The questions it wrestles with are genuinely difficult because they often pit good things against each other. A system might be more accurate if it uses more personal data — but is that worth the loss of privacy? A model might benefit most people while quietly disadvantaging a minority — is that acceptable? Who is responsible when an autonomous system causes harm: the people who built it, the company that deployed it, or no one? AI ethics doesn't pretend these have easy answers; its value is in surfacing the trade-offs honestly so they can be weighed openly instead of being decided by default inside a piece of software.

AI ethics is the thinking; responsible AI and AI governance are how that thinking gets put into practice and enforced. The principles ethics produces — fairness, transparency, human oversight, avoiding harm, respecting autonomy — flow into company guidelines, professional codes, and increasingly into law. The reason it matters is that AI systems scale: a single biased or careless design choice doesn't affect one person, it can affect millions silently and at once, which makes getting the moral questions right beforehand far more important than for most technologies.
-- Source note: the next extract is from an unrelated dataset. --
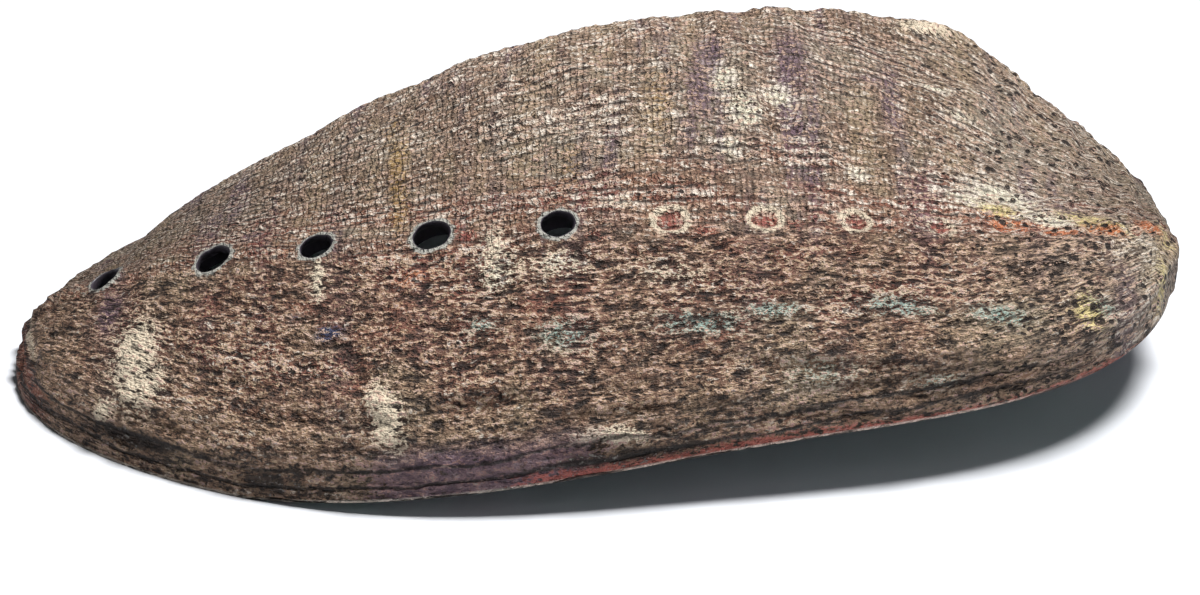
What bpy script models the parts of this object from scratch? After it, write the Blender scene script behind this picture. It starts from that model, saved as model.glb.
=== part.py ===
"""Abalone shell: one ear-shaped shell with spiral cords and a row of raised breathing holes."""
import math

import bmesh
import bpy
import numpy as np
from mathutils import Matrix, Vector

MM = 0.001
FULL_TURN = 2.0 * math.pi

# The margin seen from above: distance from the apex in mm, every 15 degrees counter-clockwise from +X.
RIM = (19, 17.5, 17, 17, 18.5, 21, 25, 32, 42.5, 57.5, 75.5, 98,
       124.5, 140.5, 133, 113.5, 89, 74.5, 65, 55.5, 44.5, 34.5, 27, 22)
# How far the margin arches off the table in mm, every 30 degrees. Below nothing it lies flat.
LIFT = (2.5, -0.5, -0.5, 0, 0, 0, 0, -1, 6.8, 10, 11.4, 8.8)
# The shape of the profile from the apex down to the margin, every 45 degrees.
FULLNESS = (2.0, 2.3, 2.45, 2.35, 1.65, 2.75, 1.5, 1.85)
STEEPNESS = (0.63, 0.65, 0.64, 0.59, 0.54, 0.39, 0.52, 0.55)
BULGE = (0.10, 0.04, 0.01, -0.03, -0.20, -0.21, 0.36, 0.28)

# The apex, the height there, and the slope of the top at the apex.
APEX_X = 55.7
APEX_Y = 19.9
APEX_HEIGHT = 33.6
SLOPE_X = -0.267
SLOPE_Y = 0.064
SLOPE_FADE = 1.82
FLAT_MARGIN = 0.15

# Every cord winds about the apex: its angle grows with the logarithm of the way in.
WIND = 1.77
WIND_EVEN = 0.95
ROW_ANGLE = math.radians(187.2)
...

Real-world example of AI Ethics

A large retailer realizes that, from nothing more than subtle shifts in what people buy, its AI can often guess that a customer is pregnant weeks before they've told friends or family. Technically, that capability could be turned into precisely targeted ads. AI ethics is the conversation that has to happen next: is it acceptable to use such an intimate inference at all? What if it reveals a pregnancy to someone in the household before the person was ready? Does the customer have any idea this is happening, and did they ever meaningfully consent? Nothing in the data science answers those questions — they're about privacy, consent, and potential harm. That gap between what the system can do and what the company should do is exactly the territory AI ethics exists to navigate.

Related terms

Frequently asked questions about AI Ethics

What is the difference between AI ethics and AI safety?

AI safety is mostly about preventing AI systems from malfunctioning or causing harm — making sure they behave reliably and stay under control. AI ethics is broader and more philosophical: it asks what is morally right in how AI is built and used, including questions of fairness, privacy, consent, and who benefits or is harmed, even when a system is working exactly as intended. A system can be perfectly safe in the technical sense and still raise serious ethical problems — for example, a flawless tool used for mass surveillance. Safety asks 'does it work as intended'; ethics asks 'should it exist and be used this way.'

How does AI ethics work?

It works by identifying the moral trade-offs in a particular AI system and reasoning them through against shared principles — fairness, avoiding harm, transparency, respecting people's autonomy and privacy, and clear accountability. In practice this happens through ethics frameworks, review boards, professional codes, and public debate, and the conclusions feed into company policy and law. AI ethics rarely produces a single tidy answer; its real work is making hidden value judgments visible so they can be discussed and decided deliberately rather than buried in technical choices.

What is AI ethics used for?

It is used to guide decisions about whether and how to build and deploy AI, especially where the stakes for people are high — surveillance, policing, hiring, healthcare, lending, and the design of powerful general systems. It shapes corporate AI principles, government regulation, and the standards practitioners hold themselves to. Its purpose is to steer AI toward genuinely benefiting people and to catch serious harms before they happen, at the scale and speed that AI operates, where a single bad design choice can affect millions at once.